Once just a marketplace, the financial system is now a weapon of statecraft. Australia’s financial regulators hold the data that shows where the country is most exposed. That intelligence is a national-security asset but sits outside the security system.

Russia shows why that matters. Sanctioned over Ukraine, Moscow has kept its oil trade alive through a shadow fleet of ageing tankers operating outside Western shipping, insurance and finance. Layers of shell ownership hide who is behind each cargo.

That fleet now carries about two-thirds of Russia’s seaborne crude exports. The European Union and the United States have blacklisted hundreds of the vessels, but this has barely dented the trade.

A report by the Center for Strategic and International Studies on the financial grey zone describes the wider pattern. Competitors do not just move money and obscure its source; they also trace how economies depend on one another and where the leverage lies.

This financial targeting is not abstract for Australia. In 2020, China placed tariffs on Australian barley and wine – among other goods – amid a diplomatic dispute. That episode worked through trade, but finance offers quieter means.

For example, a foreign state-backed firm could buy up the debt of companies in Australia’s critical-mineral supply chains. That stake becomes a lever over boardroom decisions or the threat of sudden capital flight during a geopolitical standoff. Aggregate enough of a nation’s payment and debt records and the data becomes a resource for economic coercion.

Australia already holds the data in its regulators’ own books. Flows of payments reveal economic dependencies. Credit exposures show where risk concentrates. Inflows of foreign capital hint at the priorities of the institutions behind them. Together, they form a security map. It is filed under finance.

The bodies that watch Australia’s financial system come from a calmer age. The law gives the Australian Prudential Regulation Authority one job: to protect depositors, policyholders and superannuation members. It has no national-security mandate. The Council of Financial Regulators coordinates the prudential regulator, the Australian Securities and Investments Commission, the Reserve Bank and Treasury. It is non-statutory and holds no formal powers. None of it connects to the National Security Committee of Cabinet.

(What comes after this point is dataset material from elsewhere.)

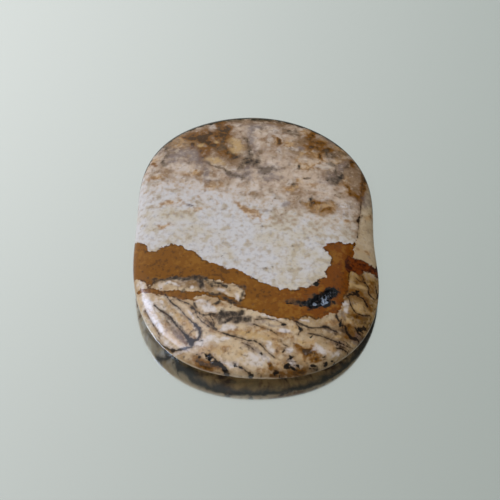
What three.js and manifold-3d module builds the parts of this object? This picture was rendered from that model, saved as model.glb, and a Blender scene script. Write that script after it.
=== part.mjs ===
// A palm stone of picture jasper: one flat, hand-sized cushion of banded, silicified mudstone,
// tumbled and polished. It lies on a small flat spot on its back, with its domed face up.
//
// Millimetres, +Z up. The origin is under the middle of the stone's outline, on the surface that
// it lies on. +Y runs along the stone and +X across it, to the right of a person who holds the
// dark band level and the small open pocket at the lower right.

import * as THREE from 'three';
import { mergeVertices } from 'three/addons/utils/BufferGeometryUtils.js';
import Module from 'manifold-3d';

// Driving dimensions.

// Distance from the heart of the stone to its rim, at equal steps of the compass from +X towards
// +Y. The outline is a barrel: two long, nearly straight sides and two rounded ends.
const RIM_RADII = [16.5, 17.8, 20.5, 21.9, 22.3, 22.1, 20.8, 17.9, 16.8, 18.0, 20.0, 20.9, 20.7, 21.0, 20.3, 18.3];
const FACE_RISE = 3.3; // from the girdle up to the top of the face
const BACK_DROP = 2.7; // from the girdle down to the bottom of the back, before the flat spot
const FACE_FULLNESS = 3.0; // 2 is an even dome, and more is a flatter face with a rounder shoulder
const BACK_FULLNESS = 2.4;
const GIRDLE_SLOPE = -0.051; // the girdle climbs towards -X, so the stone is thinner at +X
const FLAT_SPOT_DEPTH = 0.12; // worn off the bottom of the back

// Flats that tumbling left on the face: the compass angle that each one faces and how far it leans
// from level, in degrees, and its distance from the heart of the stone. The first follows a healed
// crack along the right side, and its ridge is the sharper one.
const FLATS = [
  { compass: -11, lean: 24, distance: 7.59 },
  { compass: -133, lean: 17, distance: 6.47 },
];
const SHOULDER_SHARPNESS = 22; // how crisply a flat meets the dome

// Open places in the face: the middle of each one's mouth, half of its length, width and depth, and
// the compass angle of its length. The first two join into the dark, crystal-lined pocket.
const POCKETS = [
  { x: 8.7, y: -11.0, halfSize: [1.9, 0.75, 0.6], compass: 42 },
  { x: 6.3, y: -11.7, halfSize: [1.6, 0.45, 0.3], compass: 6 },
  { x: -6.2, y: -19.2, halfSize: [0.8, 0.4, 0.35], compass: -50 },
];

const GRID = new THREE.Vector3(32, 40, 10); // divisions across, along and through the stone
const POCKET_DETAIL = 3; // subdivisions of the lumpy ball that a pocket is cut with

const BAND_BROWN = 0x7d5016;
const FINISH = { roughness: 0.15, metalness: 0.0 };

const wasm = await Module();
wasm.setup();

// The rim's distance from the heart: the smoothest closed curve through all the rim radii.
function rimRadius(compass) {
  const count = RIM_RADII.length;
  return RIM_RADII.reduce((sum, radius, step) => {
    const half = compass / 2 - (Math.PI * step) / count;
    const onStep = Math.abs(Math.sin(half)) < 1e-9;
    return sum + radius * (onStep ? 1 : Math.sin(count * half) / (count * Math.tan(half)));
  }, 0);
}

// How many times further from the heart a point lies than the surface does in its direction. The
// dome is a superellipse over the outline, and each flat is blended in with a rounded ridge.
function reach({ x, y, z }) {
  const [rise, fullness] = z > 0 ? [FACE_RISE, FACE_FULLNESS] : [BACK_DROP, BACK_FULLNESS];
  const outward = Math.hypot(x, y) / rimRadius(Math.atan2(y, x));
  const dome = (outward ** fullness + Math.abs(z / rise) ** fullness) ** (1 / fullness);
  let total = dome ** SHOULDER_SHARPNESS;
  for (const { compass, lean, distance } of FLATS) {
    const normal = new THREE.Vector3(0, 0, 1)
      .applyAxisAngle(new THREE.Vector3(0, 1, 0), THREE.MathUtils.degToRad(lean))
      .applyAxisAngle(new THREE.Vector3(0, 0, 1), THREE.MathUtils.degToRad(compass));
    const towardsFlat = normal.x * x + normal.y * y + normal.z * z;
    total += Math.max(towardsFlat / distance, 0) ** SHOULDER_SHARPNESS;
  }
  return total ** (1 / SHOULDER_SHARPNESS);
}

// The tumbled pebble before its flat spot is worn: a gridded box, drawn in to the surface along
// lines to the heart, then bent so that its girdle climbs to one side.
function pebble() {
  const widest = Math.max(...RIM_RADII);
  const box = new THREE.BoxGeometry(1.5 * widest, 1.9 * widest, FACE_RISE + BACK_DROP, GRID.x, GRID.y, GRID.z);
  const place = box.attributes.position;
  const point = new THREE.Vector3();
  for (let i = 0; i < place.count; i += 1) {
    point.fromBufferAttribute(place, i);
    point.divideScalar(reach(point));
    const outward = Math.hypot(point.x, point.y) / rimRadius(Math.atan2(point.y, point.x));
    point.z += BACK_DROP - FLAT_SPOT_DEPTH + GIRDLE_SLOPE * point.x * outward ** 3;
    place.setXYZ(i, point.x, point.y, point.z);
  }
  box.computeBoundingBox();
  const middle = box.boundingBox.getCenter(new THREE.Vector3());
  return box.translate(-middle.x, -middle.y, 0);
}

// Everything below the surface that the stone lies on.
function underTheFlatSpot() {
  const size = 4 * Math.max(...RIM_RADII);
  return new THREE.BoxGeometry(size, size, size).translate(0, 0, -size / 2);
}

// A stretched ball that sits half out of the face, to be cut away from it.
function pocketBall(stone, { x, y, halfSize, compass }) {
  const down = new THREE.Raycaster(new THREE.Vector3(x, y, 2 * FACE_RISE + BACK_DROP), new THREE.Vector3(0, 0, -1));
  const [mouth] = down.intersectObject(new THREE.Mesh(stone));
  const ball = new THREE.IcosahedronGeometry(1, POCKET_DETAIL);
  ball.scale(...halfSize);
  ball.rotateZ(THREE.MathUtils.degToRad(compass));
  return ball.translate(x, y, mouth.point.z);
}

function toSolid(geometry) {
  const bare = geometry.clone();
  bare.deleteAttribute('normal');
  bare.deleteAttribute('uv');
  const merged = mergeVertices(bare);
  return new wasm.Manifold(new wasm.Mesh({
    numProp: 3,
    vertProperties: new Float32Array(merged.attributes.position.array),
    triVerts: new Uint32Array(merged.index.array),
  }));
}

function toGeometry(solid) {
  const { vertProperties, triVerts } = solid.getMesh();
  const geometry = new THREE.BufferGeometry();
  geometry.setAttribute('position', new THREE.BufferAttribute(vertProperties, 3));
  geometry.setIndex(new THREE.BufferAttribute(triVerts, 1));
  geometry.computeVertexNormals();
  return geometry;
}

function stone() {
  const tumbled = pebble();
  let solid = toSolid(tumbled).subtract(toSolid(underTheFlatSpot()));
  for (const pocket of POCKETS) {
    solid = solid.subtract(toSolid(pocketBall(tumbled, pocket)));
  }
  const material = new THREE.MeshStandardMaterial({ color: BAND_BROWN, ...FINISH });
  const mesh = new THREE.Mesh(toGeometry(solid), material);
  mesh.name = 'stone';
  return mesh;
}

const jasper = new THREE.Group();
jasper.add(stone());

export default jasper;
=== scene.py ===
"""A polished palm stone of picture jasper, lying face up on a plain, pale metal table."""
import math

import bmesh
import bpy
import numpy as np
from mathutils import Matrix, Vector, noise


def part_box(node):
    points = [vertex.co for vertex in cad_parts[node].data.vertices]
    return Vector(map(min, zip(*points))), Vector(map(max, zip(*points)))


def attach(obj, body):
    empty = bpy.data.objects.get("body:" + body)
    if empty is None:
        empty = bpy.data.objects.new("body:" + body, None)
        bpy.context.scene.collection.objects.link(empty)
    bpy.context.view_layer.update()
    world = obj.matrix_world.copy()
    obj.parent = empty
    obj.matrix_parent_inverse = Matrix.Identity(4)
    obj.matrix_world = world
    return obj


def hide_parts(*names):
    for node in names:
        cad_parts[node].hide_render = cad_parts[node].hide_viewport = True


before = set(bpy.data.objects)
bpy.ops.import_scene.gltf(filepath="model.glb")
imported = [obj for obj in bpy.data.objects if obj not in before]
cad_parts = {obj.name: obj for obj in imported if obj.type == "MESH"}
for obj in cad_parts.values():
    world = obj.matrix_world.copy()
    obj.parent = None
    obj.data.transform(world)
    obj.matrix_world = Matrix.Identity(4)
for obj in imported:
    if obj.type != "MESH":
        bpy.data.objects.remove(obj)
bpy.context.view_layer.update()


# ---------------------------------------------------------------------------------------------
# The stone. One slab of picture jasper, which is banded, silicified mudstone, sawn thin, tumbled
# until it is a flat cushion with a domed face, and polished. A healed crack left a slanting flat
# along its right side, a softer flat lies at the lower left, and a small open vug breaks the face.
# ---------------------------------------------------------------------------------------------

MM = 0.001
NOISE_SEED = 2  # the beds and stains wander the same way each time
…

Financial stability is their brief. That is a matter of design, not failure. National security was never their job.

The 2026 National Defence Strategy begins to bridge the two, naming economic security as a priority domain alongside civil preparedness and fuel security. Finance underpins all three. The regulators’ mandates predate that framing.

Australia isn’t starting from nothing. The Foreign Investment Review Board screens foreign investment on national-security grounds. Parts of the payments architecture fall under the country’s critical infrastructure laws, but these secure the plumbing, not the data moving through it. The Australian Transaction Reports and Analysis Centre tracks transactions for police and counter-terrorism work. Each agency runs successfully in its own legal remit, seeing its immediate piece – a deal, a network, a transfer. But the pieces are not the asset; the pattern is.

A single transaction means little on its own. Read together, those records would show which sectors a rival could squeeze and how one disruption would spread. Australia’s export earnings rest on a handful of commodities and trading relationships. A deliberate shock to any one of them would run through bank balance sheets and superannuation funds in ways only the regulators’ files would show. No one is mandated to read it as a security map.

Few of Australia’s partners have fully closed that gap. Among the Five Eyes, the US has gone furthest. Its treasury runs a dedicated office that uses sanctions as tools of national security. One part of it sits inside the intelligence community. This unit scans financial flows for strategic warning – not just law enforcement – and identifies vulnerabilities before they are exploited. Britain took a similar step in 2016, housing sanctions implementation inside its treasury explicitly to that end. Both countries’ actions will allow their governments to see pressure forming and act before it lands.

The designs differ, but the principle is the same. Money and security belong on the same desk. In Australia, they sit at separate ones. Closing that gap needs legislation, not a new institution. But what it would take first is recognising the map for what it is. In the grey zone, others are already reading it.